- [Problem statement]: Locate the line that contains "LIMB_TIP_RADIUS, LIMB_SIDES, 4);" in the entries below, then repeat it and every following line through the line that contains "for node in", exactly, and no others.

CAD and scene scripts:
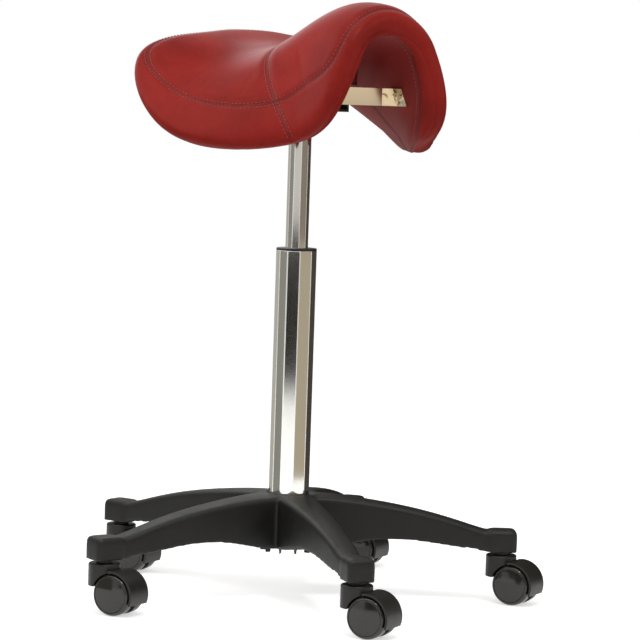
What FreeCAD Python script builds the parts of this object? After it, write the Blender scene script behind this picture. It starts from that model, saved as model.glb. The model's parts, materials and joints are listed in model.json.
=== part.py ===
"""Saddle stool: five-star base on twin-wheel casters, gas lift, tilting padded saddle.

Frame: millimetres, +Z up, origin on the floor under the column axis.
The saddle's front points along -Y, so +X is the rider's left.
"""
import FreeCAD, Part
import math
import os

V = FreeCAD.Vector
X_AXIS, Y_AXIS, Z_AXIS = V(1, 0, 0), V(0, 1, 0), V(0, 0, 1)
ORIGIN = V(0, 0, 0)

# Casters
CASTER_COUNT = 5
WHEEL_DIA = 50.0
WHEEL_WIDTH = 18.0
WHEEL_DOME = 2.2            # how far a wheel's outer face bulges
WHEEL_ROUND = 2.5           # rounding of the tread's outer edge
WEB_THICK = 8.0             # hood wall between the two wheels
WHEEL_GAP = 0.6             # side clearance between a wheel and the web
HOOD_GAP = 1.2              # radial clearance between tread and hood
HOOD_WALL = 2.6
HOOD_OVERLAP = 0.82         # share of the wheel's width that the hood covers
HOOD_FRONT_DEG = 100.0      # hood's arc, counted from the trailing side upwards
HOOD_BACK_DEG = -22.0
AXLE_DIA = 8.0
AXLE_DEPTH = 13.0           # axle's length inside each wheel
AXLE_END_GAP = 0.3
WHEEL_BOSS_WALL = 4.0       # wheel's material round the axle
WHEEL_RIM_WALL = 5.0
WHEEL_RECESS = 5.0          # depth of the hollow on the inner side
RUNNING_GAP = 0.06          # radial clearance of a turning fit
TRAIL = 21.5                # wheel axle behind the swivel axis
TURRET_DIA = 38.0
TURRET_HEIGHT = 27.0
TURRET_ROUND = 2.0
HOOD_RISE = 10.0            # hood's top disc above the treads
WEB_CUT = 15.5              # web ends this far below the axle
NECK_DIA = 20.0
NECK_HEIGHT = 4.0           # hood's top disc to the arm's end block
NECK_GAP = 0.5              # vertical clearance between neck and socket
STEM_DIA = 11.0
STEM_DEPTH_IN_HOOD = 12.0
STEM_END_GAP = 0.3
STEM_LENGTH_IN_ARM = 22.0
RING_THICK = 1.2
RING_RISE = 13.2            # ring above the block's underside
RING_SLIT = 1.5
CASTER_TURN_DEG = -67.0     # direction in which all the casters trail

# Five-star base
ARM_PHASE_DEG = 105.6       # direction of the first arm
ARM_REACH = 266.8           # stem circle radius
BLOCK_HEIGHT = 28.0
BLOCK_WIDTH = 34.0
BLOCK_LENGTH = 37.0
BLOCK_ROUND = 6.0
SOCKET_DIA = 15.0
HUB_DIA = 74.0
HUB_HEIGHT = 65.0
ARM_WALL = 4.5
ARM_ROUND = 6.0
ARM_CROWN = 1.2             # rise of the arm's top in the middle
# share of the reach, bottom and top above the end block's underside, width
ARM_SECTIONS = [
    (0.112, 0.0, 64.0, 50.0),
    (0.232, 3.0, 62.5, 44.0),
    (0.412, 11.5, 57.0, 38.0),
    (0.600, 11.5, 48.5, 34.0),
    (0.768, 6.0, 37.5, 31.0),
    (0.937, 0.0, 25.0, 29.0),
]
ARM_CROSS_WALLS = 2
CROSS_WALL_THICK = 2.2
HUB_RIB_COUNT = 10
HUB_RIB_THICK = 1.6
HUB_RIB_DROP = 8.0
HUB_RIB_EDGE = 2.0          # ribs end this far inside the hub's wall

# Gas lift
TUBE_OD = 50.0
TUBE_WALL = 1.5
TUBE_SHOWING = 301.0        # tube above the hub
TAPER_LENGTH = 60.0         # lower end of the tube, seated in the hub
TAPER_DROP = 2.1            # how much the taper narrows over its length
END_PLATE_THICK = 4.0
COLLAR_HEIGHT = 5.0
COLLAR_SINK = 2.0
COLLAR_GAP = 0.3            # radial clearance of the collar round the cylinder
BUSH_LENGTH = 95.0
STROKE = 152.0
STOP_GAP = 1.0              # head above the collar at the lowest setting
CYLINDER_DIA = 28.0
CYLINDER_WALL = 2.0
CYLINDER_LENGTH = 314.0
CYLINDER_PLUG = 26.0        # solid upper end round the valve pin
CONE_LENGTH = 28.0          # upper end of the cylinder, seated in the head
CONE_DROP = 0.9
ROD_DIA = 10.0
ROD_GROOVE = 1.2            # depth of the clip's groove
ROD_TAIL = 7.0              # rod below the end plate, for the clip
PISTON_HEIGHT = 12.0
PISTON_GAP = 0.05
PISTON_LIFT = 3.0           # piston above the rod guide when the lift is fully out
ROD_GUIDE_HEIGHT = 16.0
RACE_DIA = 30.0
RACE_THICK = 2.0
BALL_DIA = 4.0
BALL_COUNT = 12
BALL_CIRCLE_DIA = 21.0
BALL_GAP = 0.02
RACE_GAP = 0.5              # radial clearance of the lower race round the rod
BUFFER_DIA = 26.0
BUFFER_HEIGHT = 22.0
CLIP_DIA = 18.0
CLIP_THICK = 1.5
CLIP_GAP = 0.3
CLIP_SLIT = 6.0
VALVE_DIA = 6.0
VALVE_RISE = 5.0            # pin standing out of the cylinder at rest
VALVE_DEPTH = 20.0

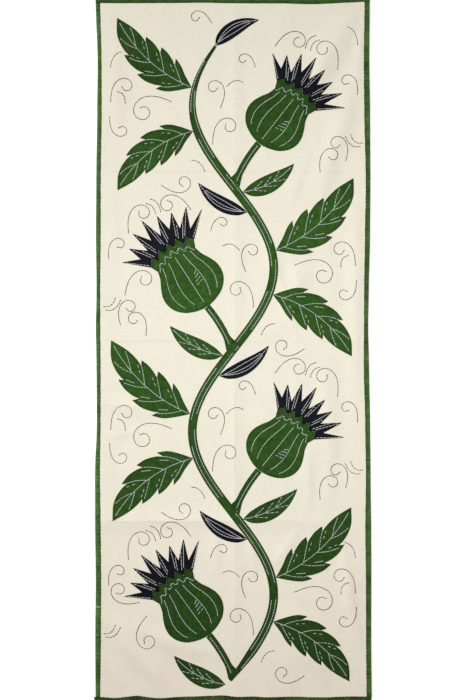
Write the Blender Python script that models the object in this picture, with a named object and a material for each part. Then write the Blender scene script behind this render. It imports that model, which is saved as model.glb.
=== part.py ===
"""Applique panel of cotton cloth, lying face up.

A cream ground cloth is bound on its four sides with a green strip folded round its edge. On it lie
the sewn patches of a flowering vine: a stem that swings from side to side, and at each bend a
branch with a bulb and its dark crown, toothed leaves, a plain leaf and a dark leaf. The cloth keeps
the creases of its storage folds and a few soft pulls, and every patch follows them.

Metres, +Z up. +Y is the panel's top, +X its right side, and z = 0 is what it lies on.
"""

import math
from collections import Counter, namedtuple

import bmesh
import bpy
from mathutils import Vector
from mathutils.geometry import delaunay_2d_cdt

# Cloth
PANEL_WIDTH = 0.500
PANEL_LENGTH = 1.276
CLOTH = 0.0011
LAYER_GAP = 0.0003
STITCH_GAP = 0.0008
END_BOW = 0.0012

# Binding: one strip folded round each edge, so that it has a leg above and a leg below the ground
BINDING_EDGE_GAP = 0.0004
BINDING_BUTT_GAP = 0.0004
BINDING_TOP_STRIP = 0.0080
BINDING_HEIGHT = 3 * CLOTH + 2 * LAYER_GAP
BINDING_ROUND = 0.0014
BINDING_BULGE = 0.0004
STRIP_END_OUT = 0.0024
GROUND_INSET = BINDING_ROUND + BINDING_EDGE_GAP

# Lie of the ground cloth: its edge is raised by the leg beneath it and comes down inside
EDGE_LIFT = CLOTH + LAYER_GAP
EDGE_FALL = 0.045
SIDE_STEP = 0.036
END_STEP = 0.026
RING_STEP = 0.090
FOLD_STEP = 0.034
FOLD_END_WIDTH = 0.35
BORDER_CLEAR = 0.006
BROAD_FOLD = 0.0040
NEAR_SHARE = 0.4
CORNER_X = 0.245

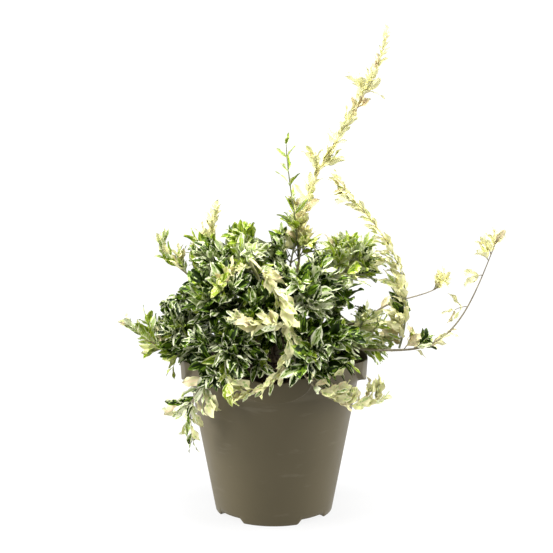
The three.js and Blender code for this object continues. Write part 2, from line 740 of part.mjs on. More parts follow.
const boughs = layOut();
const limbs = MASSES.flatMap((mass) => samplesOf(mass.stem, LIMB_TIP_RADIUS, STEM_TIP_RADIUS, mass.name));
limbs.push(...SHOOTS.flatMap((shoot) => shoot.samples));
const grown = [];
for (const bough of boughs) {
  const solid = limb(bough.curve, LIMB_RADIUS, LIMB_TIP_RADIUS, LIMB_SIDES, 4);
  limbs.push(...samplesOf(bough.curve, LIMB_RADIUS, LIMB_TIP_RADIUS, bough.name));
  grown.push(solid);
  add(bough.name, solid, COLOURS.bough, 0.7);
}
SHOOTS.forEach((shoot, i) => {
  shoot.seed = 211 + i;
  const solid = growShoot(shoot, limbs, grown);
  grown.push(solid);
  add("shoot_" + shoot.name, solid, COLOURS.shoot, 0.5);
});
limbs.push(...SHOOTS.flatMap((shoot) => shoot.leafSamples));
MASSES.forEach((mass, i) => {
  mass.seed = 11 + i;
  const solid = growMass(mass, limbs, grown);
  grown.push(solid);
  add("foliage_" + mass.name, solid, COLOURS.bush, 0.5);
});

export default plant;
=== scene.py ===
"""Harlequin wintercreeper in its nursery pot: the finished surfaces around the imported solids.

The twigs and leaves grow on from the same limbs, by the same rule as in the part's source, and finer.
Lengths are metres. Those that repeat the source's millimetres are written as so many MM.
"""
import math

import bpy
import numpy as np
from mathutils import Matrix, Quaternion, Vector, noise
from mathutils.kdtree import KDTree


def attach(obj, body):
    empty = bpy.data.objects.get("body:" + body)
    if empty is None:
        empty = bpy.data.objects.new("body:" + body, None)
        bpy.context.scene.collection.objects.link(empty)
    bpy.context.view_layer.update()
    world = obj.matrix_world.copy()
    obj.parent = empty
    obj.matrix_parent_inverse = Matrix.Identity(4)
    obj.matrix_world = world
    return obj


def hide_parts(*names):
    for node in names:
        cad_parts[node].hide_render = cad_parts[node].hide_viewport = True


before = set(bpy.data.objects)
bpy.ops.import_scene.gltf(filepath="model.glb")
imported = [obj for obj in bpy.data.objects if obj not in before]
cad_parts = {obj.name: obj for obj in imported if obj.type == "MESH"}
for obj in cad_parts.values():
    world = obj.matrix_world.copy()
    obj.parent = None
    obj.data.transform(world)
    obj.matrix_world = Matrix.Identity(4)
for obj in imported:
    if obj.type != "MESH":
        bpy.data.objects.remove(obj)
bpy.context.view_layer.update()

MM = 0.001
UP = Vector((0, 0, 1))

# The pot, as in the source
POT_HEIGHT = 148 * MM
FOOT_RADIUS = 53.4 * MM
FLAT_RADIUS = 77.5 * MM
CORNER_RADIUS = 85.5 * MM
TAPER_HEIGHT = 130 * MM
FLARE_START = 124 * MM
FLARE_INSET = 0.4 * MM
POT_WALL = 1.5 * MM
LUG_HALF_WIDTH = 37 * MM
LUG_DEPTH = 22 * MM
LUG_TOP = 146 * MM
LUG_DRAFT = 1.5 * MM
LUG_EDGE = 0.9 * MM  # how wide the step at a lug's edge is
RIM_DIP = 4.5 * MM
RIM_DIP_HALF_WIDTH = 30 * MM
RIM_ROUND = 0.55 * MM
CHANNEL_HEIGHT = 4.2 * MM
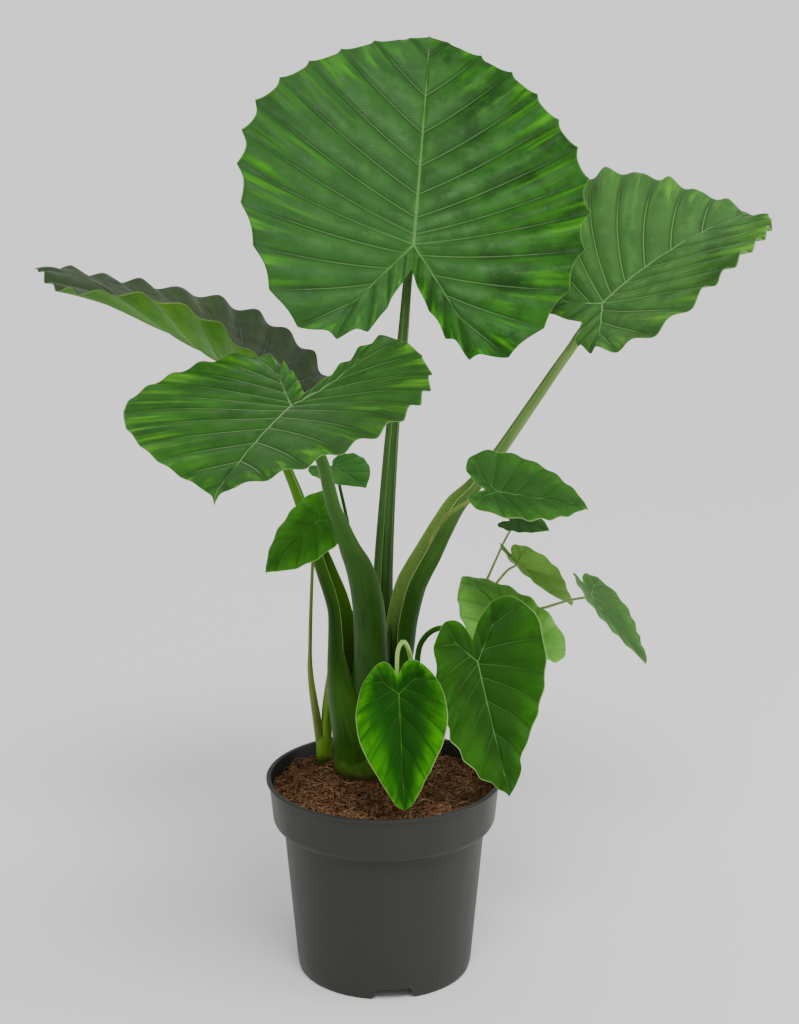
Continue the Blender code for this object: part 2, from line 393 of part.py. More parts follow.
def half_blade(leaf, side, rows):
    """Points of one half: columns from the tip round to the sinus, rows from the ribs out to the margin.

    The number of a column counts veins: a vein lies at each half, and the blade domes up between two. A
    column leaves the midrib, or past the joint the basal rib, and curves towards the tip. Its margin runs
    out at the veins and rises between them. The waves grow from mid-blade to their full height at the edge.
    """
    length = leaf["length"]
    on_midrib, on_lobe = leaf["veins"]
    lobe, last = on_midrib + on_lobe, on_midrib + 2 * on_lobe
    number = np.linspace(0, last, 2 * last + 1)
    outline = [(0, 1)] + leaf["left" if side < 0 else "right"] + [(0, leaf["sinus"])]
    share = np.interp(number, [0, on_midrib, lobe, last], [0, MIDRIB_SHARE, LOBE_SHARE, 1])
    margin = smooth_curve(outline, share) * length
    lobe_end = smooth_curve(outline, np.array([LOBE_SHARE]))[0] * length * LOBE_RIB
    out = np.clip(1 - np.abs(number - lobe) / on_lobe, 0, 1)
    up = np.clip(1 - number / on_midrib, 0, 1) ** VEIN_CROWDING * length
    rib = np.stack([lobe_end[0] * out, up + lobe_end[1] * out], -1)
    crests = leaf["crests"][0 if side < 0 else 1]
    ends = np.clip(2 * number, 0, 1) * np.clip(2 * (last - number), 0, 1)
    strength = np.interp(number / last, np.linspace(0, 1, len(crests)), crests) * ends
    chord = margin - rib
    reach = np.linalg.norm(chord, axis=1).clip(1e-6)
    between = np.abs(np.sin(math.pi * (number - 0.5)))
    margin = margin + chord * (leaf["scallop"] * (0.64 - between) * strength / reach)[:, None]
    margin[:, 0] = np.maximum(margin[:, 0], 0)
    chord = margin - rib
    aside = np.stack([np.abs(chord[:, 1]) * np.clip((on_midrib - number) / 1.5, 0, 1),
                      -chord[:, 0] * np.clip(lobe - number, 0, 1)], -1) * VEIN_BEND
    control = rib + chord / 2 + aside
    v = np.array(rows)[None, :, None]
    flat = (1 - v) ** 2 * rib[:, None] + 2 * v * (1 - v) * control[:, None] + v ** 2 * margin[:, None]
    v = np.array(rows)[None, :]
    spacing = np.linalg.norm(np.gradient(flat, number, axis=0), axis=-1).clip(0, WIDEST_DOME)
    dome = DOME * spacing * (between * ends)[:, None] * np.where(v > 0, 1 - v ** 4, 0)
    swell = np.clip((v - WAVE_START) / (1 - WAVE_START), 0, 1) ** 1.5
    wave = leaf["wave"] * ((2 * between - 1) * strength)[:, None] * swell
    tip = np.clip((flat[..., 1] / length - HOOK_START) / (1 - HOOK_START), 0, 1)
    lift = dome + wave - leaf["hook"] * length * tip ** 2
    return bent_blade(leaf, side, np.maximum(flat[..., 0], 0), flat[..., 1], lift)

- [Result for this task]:
  const solid = limb(bough.curve, LIMB_RADIUS, LIMB_TIP_RADIUS, LIMB_SIDES, 4);
  limbs.push(...samplesOf(bough.curve, LIMB_RADIUS, LIMB_TIP_RADIUS, bough.name));
  grown.push(solid);
  add(bough.name, solid, COLOURS.bough, 0.7);
}
SHOOTS.forEach((shoot, i) => {
  shoot.seed = 211 + i;
  const solid = growShoot(shoot, limbs, grown);
  grown.push(solid);
  add("shoot_" + shoot.name, solid, COLOURS.shoot, 0.5);
});
limbs.push(...SHOOTS.flatMap((shoot) => shoot.leafSamples));
MASSES.forEach((mass, i) => {
  mass.seed = 11 + i;
  const solid = growMass(mass, limbs, grown);
  grown.push(solid);
  add("foliage_" + mass.name, solid, COLOURS.bush, 0.5);
});

export default plant;
=== scene.py ===
"""Harlequin wintercreeper in its nursery pot: the finished surfaces around the imported solids.

The twigs and leaves grow on from the same limbs, by the same rule as in the part's source, and finer.
Lengths are metres. Those that repeat the source's millimetres are written as so many MM.
"""
import math

import bpy
import numpy as np
from mathutils import Matrix, Quaternion, Vector, noise
from mathutils.kdtree import KDTree


def attach(obj, body):
    empty = bpy.data.objects.get("body:" + body)
    if empty is None:
        empty = bpy.data.objects.new("body:" + body, None)
        bpy.context.scene.collection.objects.link(empty)
    bpy.context.view_layer.update()
    world = obj.matrix_world.copy()
    obj.parent = empty
    obj.matrix_parent_inverse = Matrix.Identity(4)
    obj.matrix_world = world
    return obj


def hide_parts(*names):
    for node in names:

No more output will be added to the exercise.